# start of Available data

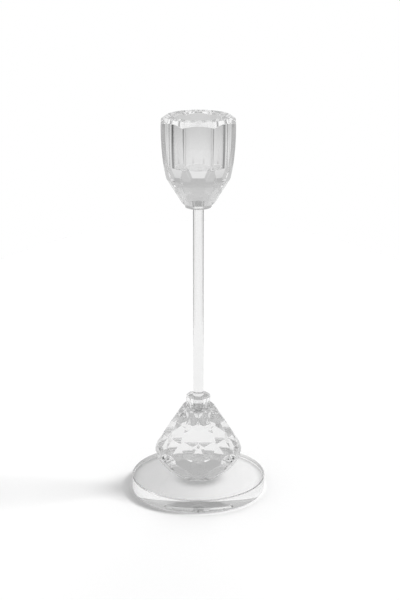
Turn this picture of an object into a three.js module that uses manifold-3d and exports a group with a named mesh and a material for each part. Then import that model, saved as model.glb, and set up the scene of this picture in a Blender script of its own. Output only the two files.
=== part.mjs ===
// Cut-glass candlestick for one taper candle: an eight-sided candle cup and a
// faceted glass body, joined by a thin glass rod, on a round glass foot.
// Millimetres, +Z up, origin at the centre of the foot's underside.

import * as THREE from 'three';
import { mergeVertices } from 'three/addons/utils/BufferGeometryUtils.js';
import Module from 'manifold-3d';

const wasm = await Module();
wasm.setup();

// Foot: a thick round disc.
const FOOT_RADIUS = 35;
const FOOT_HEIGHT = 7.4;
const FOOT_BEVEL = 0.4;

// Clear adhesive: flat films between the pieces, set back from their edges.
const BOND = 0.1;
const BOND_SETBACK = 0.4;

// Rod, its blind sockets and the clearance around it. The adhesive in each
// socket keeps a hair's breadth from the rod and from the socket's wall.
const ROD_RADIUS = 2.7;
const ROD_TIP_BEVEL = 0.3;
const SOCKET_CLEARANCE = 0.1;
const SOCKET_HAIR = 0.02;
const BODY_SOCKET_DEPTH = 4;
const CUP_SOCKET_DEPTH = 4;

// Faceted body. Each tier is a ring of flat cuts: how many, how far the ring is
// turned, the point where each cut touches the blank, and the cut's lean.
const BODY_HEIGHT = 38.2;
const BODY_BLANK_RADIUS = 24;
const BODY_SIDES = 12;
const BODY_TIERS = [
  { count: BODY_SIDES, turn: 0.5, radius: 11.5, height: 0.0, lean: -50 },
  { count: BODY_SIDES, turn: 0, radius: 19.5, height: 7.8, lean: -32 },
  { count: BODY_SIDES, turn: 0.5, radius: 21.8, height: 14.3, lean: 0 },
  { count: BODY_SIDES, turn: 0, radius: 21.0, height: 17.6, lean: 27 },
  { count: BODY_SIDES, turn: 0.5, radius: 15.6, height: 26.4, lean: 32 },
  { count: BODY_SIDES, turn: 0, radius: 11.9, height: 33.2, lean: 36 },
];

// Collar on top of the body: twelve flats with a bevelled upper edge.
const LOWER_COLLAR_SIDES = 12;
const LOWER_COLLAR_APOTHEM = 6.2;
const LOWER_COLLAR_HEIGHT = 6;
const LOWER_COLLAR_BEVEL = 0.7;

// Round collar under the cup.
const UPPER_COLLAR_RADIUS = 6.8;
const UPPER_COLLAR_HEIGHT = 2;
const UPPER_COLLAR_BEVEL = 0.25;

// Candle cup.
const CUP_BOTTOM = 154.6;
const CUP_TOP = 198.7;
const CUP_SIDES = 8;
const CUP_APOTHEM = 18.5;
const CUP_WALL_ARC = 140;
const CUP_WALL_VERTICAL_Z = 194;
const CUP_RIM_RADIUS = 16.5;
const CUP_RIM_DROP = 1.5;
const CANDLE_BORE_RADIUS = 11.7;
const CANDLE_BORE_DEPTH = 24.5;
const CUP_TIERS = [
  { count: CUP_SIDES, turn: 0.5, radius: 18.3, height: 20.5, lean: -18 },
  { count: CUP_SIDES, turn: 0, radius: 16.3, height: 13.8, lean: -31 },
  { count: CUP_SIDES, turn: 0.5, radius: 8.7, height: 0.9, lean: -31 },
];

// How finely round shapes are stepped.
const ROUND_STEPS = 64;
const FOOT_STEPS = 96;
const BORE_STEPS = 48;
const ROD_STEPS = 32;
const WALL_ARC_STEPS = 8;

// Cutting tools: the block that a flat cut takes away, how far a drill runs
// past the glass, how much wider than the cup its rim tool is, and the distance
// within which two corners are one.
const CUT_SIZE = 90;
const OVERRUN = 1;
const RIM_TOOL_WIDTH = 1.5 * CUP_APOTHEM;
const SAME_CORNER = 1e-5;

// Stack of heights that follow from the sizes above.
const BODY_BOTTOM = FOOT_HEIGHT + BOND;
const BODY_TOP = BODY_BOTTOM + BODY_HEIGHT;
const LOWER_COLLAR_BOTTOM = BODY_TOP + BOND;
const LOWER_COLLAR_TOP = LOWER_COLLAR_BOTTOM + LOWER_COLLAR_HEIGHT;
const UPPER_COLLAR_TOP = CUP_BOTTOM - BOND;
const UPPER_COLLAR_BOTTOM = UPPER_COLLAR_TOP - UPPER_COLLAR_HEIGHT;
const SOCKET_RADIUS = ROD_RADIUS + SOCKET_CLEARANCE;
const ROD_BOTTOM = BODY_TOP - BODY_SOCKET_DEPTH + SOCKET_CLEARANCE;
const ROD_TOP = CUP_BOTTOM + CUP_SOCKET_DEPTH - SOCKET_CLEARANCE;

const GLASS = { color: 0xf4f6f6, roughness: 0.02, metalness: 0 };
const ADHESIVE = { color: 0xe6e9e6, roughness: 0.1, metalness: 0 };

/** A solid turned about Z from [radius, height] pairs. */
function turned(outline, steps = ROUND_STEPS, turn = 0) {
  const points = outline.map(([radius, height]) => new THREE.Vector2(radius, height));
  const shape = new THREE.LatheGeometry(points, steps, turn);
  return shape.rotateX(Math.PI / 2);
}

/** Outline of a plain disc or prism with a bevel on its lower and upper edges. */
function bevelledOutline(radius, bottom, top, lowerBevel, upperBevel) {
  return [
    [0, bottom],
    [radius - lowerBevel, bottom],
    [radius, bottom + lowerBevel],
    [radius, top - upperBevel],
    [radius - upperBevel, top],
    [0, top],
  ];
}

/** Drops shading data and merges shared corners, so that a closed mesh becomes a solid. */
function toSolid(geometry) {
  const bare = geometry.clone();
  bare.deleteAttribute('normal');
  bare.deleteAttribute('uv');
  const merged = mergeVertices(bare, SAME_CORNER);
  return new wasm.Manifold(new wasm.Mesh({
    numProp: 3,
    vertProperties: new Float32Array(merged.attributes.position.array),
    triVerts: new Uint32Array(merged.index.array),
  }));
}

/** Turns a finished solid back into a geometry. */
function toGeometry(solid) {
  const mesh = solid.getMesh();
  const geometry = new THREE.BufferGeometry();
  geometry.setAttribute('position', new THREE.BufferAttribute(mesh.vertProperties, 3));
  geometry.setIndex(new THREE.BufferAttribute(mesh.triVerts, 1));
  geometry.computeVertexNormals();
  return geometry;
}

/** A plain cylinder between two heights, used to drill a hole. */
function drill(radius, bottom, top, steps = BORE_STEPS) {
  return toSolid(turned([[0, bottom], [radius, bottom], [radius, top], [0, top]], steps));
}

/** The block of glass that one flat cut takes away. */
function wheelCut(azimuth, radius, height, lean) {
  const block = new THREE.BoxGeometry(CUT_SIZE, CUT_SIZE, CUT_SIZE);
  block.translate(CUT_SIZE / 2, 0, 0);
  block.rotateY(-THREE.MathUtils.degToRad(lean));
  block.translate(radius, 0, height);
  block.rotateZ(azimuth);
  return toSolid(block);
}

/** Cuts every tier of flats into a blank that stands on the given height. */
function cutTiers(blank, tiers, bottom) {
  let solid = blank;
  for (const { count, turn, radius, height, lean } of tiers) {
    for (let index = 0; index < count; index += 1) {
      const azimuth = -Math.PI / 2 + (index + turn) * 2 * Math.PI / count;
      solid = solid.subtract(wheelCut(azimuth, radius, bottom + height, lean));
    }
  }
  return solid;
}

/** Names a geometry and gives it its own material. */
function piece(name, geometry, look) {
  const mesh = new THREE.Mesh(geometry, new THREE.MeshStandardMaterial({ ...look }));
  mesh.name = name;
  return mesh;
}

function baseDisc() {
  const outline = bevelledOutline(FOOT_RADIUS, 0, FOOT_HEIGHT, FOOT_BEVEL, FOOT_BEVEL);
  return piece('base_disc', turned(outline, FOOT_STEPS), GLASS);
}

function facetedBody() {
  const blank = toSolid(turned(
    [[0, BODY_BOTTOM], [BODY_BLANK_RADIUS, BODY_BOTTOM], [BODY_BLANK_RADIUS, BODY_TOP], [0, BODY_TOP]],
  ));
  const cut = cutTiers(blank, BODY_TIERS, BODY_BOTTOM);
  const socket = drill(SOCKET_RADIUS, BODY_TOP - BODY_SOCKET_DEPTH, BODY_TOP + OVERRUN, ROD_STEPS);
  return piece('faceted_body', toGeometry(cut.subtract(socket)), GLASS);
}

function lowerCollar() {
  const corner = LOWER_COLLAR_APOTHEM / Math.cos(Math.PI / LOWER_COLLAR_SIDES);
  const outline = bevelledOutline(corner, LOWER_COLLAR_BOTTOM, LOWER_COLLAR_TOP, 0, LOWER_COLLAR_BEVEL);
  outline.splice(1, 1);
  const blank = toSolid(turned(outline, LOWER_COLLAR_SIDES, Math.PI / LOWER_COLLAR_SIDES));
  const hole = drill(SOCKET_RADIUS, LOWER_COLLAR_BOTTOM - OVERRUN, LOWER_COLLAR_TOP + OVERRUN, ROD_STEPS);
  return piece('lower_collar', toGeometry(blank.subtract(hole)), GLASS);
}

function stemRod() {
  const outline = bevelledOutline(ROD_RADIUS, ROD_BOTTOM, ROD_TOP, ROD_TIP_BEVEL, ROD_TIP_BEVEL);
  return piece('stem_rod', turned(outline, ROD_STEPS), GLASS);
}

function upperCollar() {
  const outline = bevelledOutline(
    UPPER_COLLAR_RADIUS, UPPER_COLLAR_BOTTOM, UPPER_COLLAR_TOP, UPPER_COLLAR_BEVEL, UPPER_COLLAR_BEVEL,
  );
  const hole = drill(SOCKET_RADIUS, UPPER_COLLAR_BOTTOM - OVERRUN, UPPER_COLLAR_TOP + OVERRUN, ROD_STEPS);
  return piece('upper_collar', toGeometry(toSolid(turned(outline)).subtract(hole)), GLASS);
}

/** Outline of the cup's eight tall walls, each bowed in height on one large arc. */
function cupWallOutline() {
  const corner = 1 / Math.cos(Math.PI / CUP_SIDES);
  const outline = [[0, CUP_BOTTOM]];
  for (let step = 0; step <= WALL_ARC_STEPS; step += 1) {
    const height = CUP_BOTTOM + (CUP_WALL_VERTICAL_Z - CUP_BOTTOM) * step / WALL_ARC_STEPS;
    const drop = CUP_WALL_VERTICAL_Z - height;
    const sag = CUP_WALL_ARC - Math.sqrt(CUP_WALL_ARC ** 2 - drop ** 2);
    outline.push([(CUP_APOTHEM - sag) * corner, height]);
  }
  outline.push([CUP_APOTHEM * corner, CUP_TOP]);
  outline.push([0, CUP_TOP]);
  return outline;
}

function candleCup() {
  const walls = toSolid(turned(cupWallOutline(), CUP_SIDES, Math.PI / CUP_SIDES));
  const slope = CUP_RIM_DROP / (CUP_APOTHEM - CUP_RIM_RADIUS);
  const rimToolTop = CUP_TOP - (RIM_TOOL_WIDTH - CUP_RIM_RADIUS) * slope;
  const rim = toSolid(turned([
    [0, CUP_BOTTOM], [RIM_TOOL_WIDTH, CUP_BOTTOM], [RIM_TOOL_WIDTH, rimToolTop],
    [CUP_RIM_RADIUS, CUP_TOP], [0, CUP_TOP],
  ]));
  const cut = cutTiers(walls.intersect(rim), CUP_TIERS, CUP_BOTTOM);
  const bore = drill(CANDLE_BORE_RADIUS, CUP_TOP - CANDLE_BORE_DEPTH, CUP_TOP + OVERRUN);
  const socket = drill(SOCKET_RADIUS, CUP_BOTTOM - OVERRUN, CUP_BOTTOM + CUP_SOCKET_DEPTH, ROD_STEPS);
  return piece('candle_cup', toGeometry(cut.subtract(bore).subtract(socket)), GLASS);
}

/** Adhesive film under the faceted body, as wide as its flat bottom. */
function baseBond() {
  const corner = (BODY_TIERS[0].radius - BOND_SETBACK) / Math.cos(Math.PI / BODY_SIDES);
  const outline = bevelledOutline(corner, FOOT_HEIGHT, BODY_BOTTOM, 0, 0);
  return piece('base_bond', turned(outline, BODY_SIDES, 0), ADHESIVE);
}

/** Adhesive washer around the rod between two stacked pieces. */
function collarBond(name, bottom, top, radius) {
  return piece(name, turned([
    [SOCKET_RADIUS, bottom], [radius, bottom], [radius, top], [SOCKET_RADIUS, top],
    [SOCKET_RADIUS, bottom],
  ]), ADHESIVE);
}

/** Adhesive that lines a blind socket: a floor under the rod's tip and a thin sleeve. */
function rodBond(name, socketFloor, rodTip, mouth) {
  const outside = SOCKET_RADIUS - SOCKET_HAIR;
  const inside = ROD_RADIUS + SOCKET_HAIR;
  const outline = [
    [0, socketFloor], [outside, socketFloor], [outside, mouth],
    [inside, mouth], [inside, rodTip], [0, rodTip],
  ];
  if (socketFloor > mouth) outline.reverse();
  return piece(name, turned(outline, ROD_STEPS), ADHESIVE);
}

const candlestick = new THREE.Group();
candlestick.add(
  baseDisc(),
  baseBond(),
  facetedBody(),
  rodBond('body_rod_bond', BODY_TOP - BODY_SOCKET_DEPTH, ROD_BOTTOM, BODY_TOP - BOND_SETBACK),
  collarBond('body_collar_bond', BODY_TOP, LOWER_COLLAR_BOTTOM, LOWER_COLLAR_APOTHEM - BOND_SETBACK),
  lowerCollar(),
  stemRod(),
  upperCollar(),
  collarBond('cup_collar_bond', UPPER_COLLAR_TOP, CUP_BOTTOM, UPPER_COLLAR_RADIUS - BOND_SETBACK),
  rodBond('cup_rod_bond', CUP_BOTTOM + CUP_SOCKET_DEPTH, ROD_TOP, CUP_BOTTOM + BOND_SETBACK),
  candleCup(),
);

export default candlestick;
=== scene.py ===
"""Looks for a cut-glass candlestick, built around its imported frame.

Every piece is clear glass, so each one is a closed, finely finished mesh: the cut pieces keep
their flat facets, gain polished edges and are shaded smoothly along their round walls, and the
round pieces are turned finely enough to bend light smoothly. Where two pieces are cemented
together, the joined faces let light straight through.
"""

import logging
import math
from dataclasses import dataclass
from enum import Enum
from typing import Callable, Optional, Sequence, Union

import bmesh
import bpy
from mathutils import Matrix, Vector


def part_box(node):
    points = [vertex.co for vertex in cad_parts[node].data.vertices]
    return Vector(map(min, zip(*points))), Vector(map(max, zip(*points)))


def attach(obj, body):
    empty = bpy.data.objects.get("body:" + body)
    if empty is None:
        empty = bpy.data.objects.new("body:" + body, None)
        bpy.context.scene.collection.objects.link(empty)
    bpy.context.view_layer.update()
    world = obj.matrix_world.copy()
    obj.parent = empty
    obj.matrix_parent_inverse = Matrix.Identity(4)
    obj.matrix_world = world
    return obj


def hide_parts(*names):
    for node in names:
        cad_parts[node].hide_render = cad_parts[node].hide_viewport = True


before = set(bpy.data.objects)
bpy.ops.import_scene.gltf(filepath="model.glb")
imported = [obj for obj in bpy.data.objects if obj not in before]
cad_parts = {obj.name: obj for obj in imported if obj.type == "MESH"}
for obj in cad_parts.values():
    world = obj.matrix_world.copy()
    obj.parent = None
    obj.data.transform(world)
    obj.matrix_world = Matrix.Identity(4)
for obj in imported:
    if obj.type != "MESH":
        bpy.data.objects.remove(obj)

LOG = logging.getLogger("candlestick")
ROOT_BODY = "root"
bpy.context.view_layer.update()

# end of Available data

- **Do this**
Return exactly, please, the lines of the material from the first one down to and including the line where "const CUP_SOCKET_DEPTH = 4;" appears.

- **Solution to the problem**
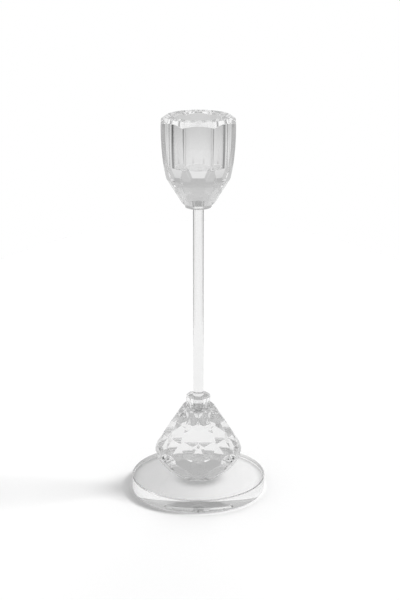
Turn this picture of an object into a three.js module that uses manifold-3d and exports a group with a named mesh and a material for each part. Then import that model, saved as model.glb, and set up the scene of this picture in a Blender script of its own. Output only the two files.
=== part.mjs ===
// Cut-glass candlestick for one taper candle: an eight-sided candle cup and a
// faceted glass body, joined by a thin glass rod, on a round glass foot.
// Millimetres, +Z up, origin at the centre of the foot's underside.

import * as THREE from 'three';
import { mergeVertices } from 'three/addons/utils/BufferGeometryUtils.js';
import Module from 'manifold-3d';

const wasm = await Module();
wasm.setup();

// Foot: a thick round disc.
const FOOT_RADIUS = 35;
const FOOT_HEIGHT = 7.4;
const FOOT_BEVEL = 0.4;

// Clear adhesive: flat films between the pieces, set back from their edges.
const BOND = 0.1;
const BOND_SETBACK = 0.4;

// Rod, its blind sockets and the clearance around it. The adhesive in each
// socket keeps a hair's breadth from the rod and from the socket's wall.
const ROD_RADIUS = 2.7;
const ROD_TIP_BEVEL = 0.3;
const SOCKET_CLEARANCE = 0.1;
const SOCKET_HAIR = 0.02;
const BODY_SOCKET_DEPTH = 4;
const CUP_SOCKET_DEPTH = 4;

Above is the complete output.